#### WHAT YOU SHOULD DO
Write out all the data again, exactly as it stands.

#### DATA TO USE
*-*-*

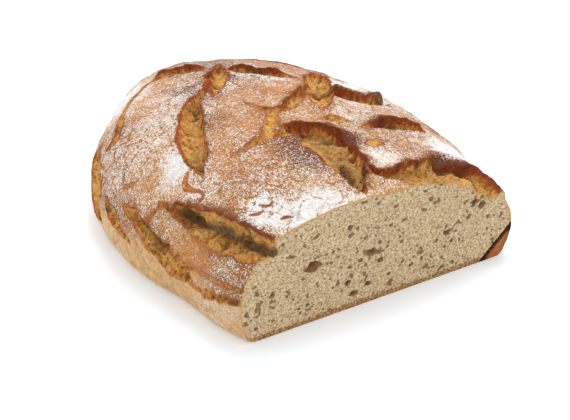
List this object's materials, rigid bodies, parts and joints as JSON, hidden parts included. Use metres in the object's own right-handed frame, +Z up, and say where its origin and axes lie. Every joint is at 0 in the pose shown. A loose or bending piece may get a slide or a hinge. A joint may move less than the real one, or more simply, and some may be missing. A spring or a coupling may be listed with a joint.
{
  "type": "sourdough loaf",
  "caption": "Larger piece of a floured sourdough country loaf with a torn crust, cut straight across to show the crumb, lying on its flat bottom.",
  "frame": {"origin": "bottom centre of the bounding box, on the flat bottom crust", "axes": "+Z up, +Y from the cut face along the loaf to its far end, +X to the right as the cut face is looked at"},
  "size_m": [0.2694, 0.317, 0.1031],
  "materials": {
    "crust": "matte"
  },
  "bodies": {
    "root": {"loaf": "crust"}
  },
  "joints": []
}
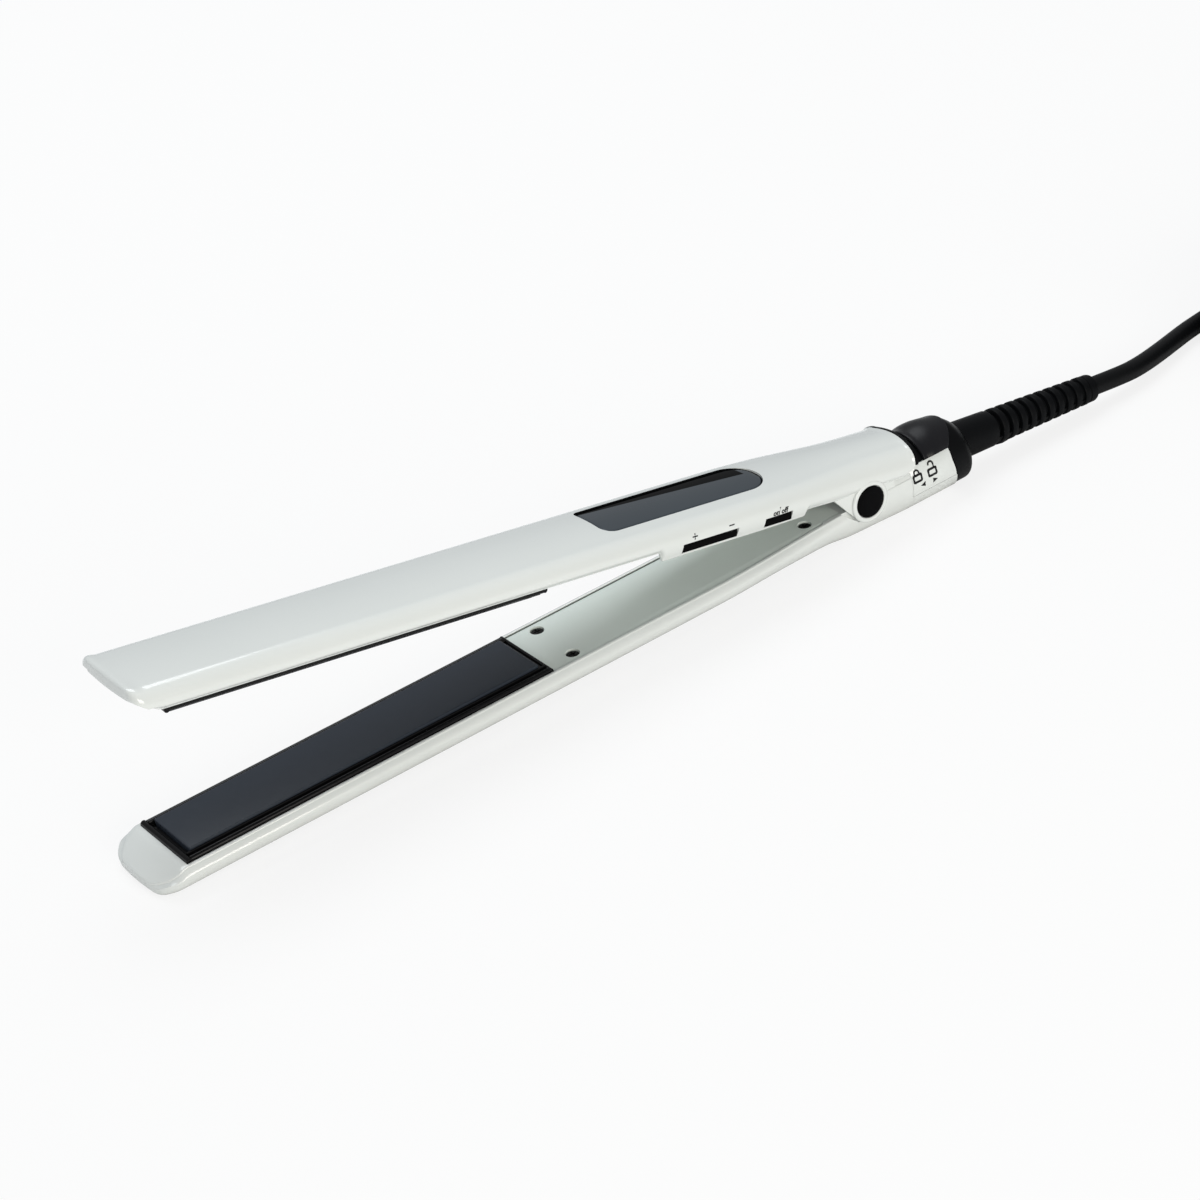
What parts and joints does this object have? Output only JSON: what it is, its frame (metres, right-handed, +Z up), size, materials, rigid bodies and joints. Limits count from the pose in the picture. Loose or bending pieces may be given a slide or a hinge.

*-*-*

#### EXERCISE ANSWER
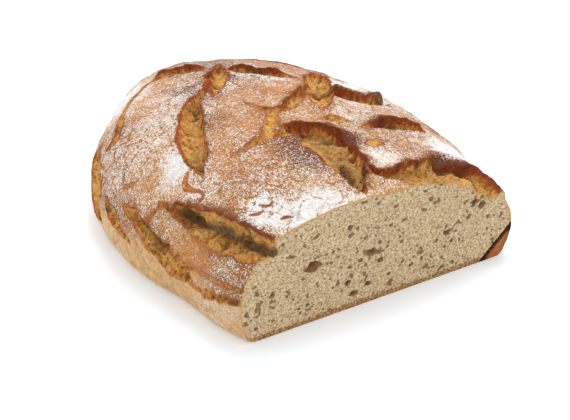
List this object's materials, rigid bodies, parts and joints as JSON, hidden parts included. Use metres in the object's own right-handed frame, +Z up, and say where its origin and axes lie. Every joint is at 0 in the pose shown. A loose or bending piece may get a slide or a hinge. A joint may move less than the real one, or more simply, and some may be missing. A spring or a coupling may be listed with a joint.
{
  "type": "sourdough loaf",
  "caption": "Larger piece of a floured sourdough country loaf with a torn crust, cut straight across to show the crumb, lying on its flat bottom.",
  "frame": {"origin": "bottom centre of the bounding box, on the flat bottom crust", "axes": "+Z up, +Y from the cut face along the loaf to its far end, +X to the right as the cut face is looked at"},
  "size_m": [0.2694, 0.317, 0.1031],
  "materials": {
    "crust": "matte"
  },
  "bodies": {
    "root": {"loaf": "crust"}
  },
  "joints": []
}
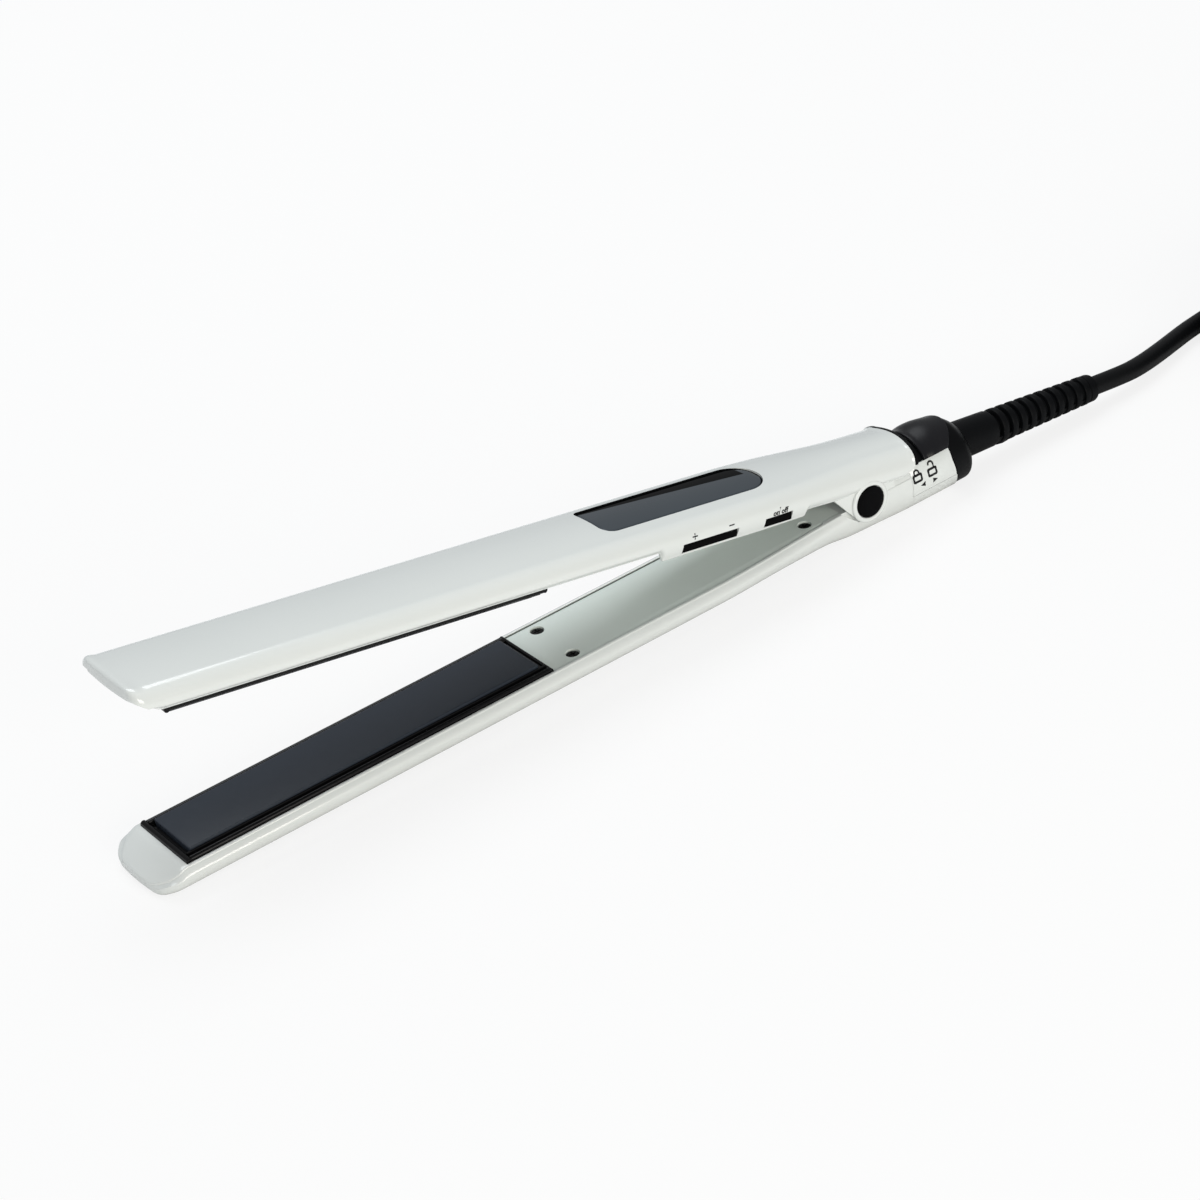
What parts and joints does this object have? Output only JSON: what it is, its frame (metres, right-handed, +Z up), size, materials, rigid bodies and joints. Limits count from the pose in the picture. Loose or bending pieces may be given a slide or a hinge.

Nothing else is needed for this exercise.